Primera: la verdad histórica no existe. Tampoco la
historia verídica.
En nombre de la verdad ardieron arquitecturas,
hombres y mujeres; la verdad convertida en bandera asoló poblaciones, ciudades
y aldeas, con sus habitantes ahogados en su propia sangre vertida en honor de
la infalible verdad; y la verdad ha decidido cabalgar su montura y blandir su
espada justiciera para imponer su voluntad a fuego y acero, defendiendo sus
principios más sagrados e inmaculados. Fueron muchos los hombres y mujeres que
se convirtieron en víctimas propiciatorias exigidas por la sedienta verdad que
se ha convertido en la única fuerza motriz, cruel y brutal, que ha procurado la
evolución, intransigente y ciega, de una historia tan dada a crear héroes,
villanos, ideas y banderas, fronteras y leyes para gobernar los designios. La
verdad infunde miedo y temor, más cuando se convierte en absoluta.

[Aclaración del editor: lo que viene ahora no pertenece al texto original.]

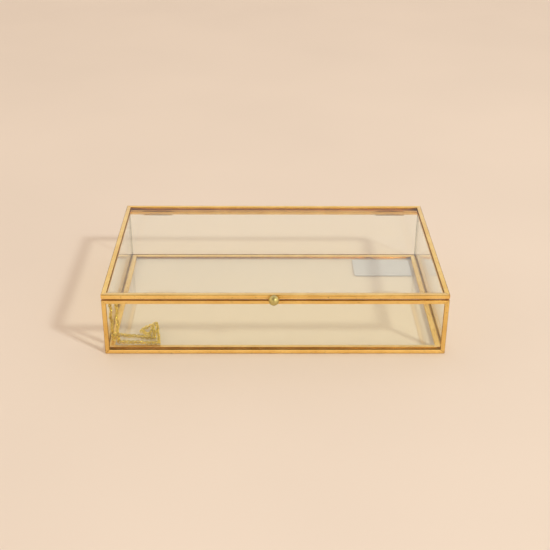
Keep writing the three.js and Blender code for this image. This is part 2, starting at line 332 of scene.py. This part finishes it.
# %% Copy and round
MERGE_WITHIN = 0.002 * MM
FLAT_WITHIN = math.radians(0.5)
SHARP_FROM = math.radians(35)
SMOOTH_UP_TO = math.radians(40)


def copy_of(node):
    """A copy of a CAD node's mesh as a piece of its own, merged into clean flat faces."""
    mesh = frame["nodes"][node].data.copy()
    mesh.name = node + "_finished"
    mesh.materials.clear()
    piece = bpy.data.objects.new(mesh.name, mesh)
    bpy.context.scene.collection.objects.link(piece)
    edit(piece)
    bpy.ops.mesh.customdata_custom_splitnormals_clear()
    bpy.ops.mesh.remove_doubles(threshold=MERGE_WITHIN)
    bpy.ops.mesh.dissolve_limited(angle_limit=FLAT_WITHIN)
    done()
    return piece


def round_edges(piece, width, segments=2):
    """Rounds the sharp edges with a bevel, and smooths the shading over it."""
    only(piece)
    rounding = piece.modifiers.new("rounding", "BEVEL")
    rounding.width = width
    rounding.segments = segments
    rounding.limit_method = "ANGLE"
    rounding.angle_limit = SHARP_FROM
    bpy.ops.object.modifier_apply(modifier=rounding.name)
    bpy.ops.object.shade_smooth_by_angle(angle=SMOOTH_UP_TO)


def stand_for(piece, node):
    """The piece rides on its node's body, and the node is hidden in its place."""
    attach(piece, frame["nodes"][node]["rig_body"])
    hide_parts(node)


def set_materials(piece, *materials):
    for material in materials:
        piece.data.materials.append(material)


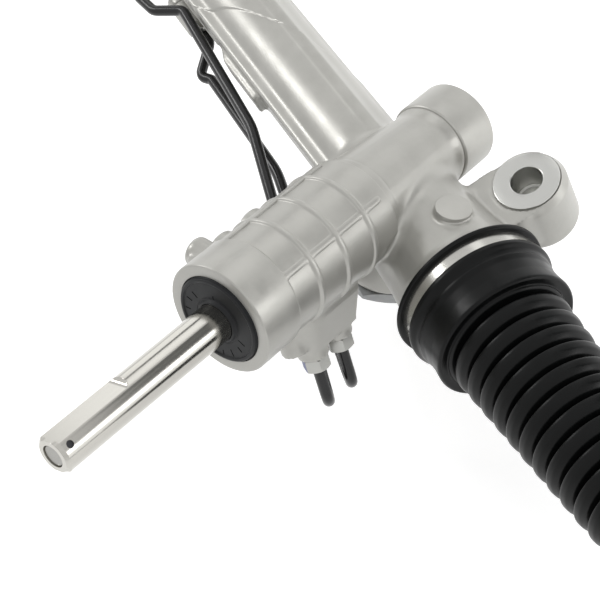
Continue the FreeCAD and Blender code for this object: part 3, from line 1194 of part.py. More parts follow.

Existe una figura literaria que implica el uso del
absurdo contradictorio. La expresión correcta que designa este tipo de
expresiones es el oxímoron, término
griego cuya traducción más o menos exacta sería la de “absurdo”. Y sin duda, una de las mayores aproximaciones al uso fidedigno
de este tipo fue la de Groucho Marx cuando afirmaba aquello de “inteligencia militar son dos términos
contradictorios”. Es verdad que como alegato antimilitarista la sentencia
en cuestión tiene su gracia y su razón
de ser; sin embargo, desde un punto de vista supuestamente objetivo no tiene
ninguna consistencia, más considerando que desde la mitad del XX la mayoría de
los grandes avances científicos del siglo, por desgracia, tienen que ver con la
industria bélica.
Fuera de controversias sobre la conveniencia del uso
paradigmático de la expresión “inteligencia
militar”, existe, en mi humilde opinión, un oxímoron mucho más evidente y
contundente, peligroso y pernicioso: la “verdad
histórica”.
Es imposible conciliar ambos términos: verdad e
historia. La propia disciplina es consciente de este hecho y ha tendido a
aceptarlo con mayor o menor grado de énfasis según los momentos, las escuelas o
los lugares. De hecho, son muchos los que se han abrazado con insistencia, con
un exceso de cariño, unos postulados cliométricos que pretendían la
cientificización de una disciplina tan humana como la histórica.
Posteriormente, jóvenes detractores de la concepción “cuasi – matemática” de la
historia decidieron quemar sus barcos y esgrimir una nueva disciplina en la que
olvidar toda pretensión de objetividad científica mediante la construcción de
unos relatos más o menos fidedignos, renunciando en cualquier momento al
postulado básico de la “verdad histórica”.
Y en ese constante devenir dialéctico, por hacer un guiño al segundo Marx más
influyente de la historia, se suceden corrientes, tendencias y escuelas que
pretenden siempre una mayor o menor objetividad en la construcción de su
disciplina.
La historia siempre ha esgrimido su peculiar verdad.
En tiempos remotos, se mataba en nombre de verdades intangibles pero revestidas
de un halo de divinidad cruel y vengativa. Posteriormente, ciertos positivismos
trasmutaron los principios esenciales de la verdad y decidieron crear nuevos
altares, igualmente intangibles, pero esta vez en nombre de la razón.
Igualmente, se mataba en nombre de esta nueva “verdad”.
Es imposible conciliar términos como verdad e
historia. Y todos los intentos para tratar de aunar en un mismo relato ambos
conceptos implican un fracaso inmediato y estrepitoso cuya única defensa
posible se ancla en la intransigencia y en la denostación de las otras verdades
o de aquellos que se atreven a cuestionar los postulados básicos de esa verdad
con mayúsculas, errada e insana. Mientras, la historia se debate entre esos dos
polos que han escrito la narración de una ciencia, disciplina o cómo queramos
llamar a la historia, siempre peligrosa y manipulable.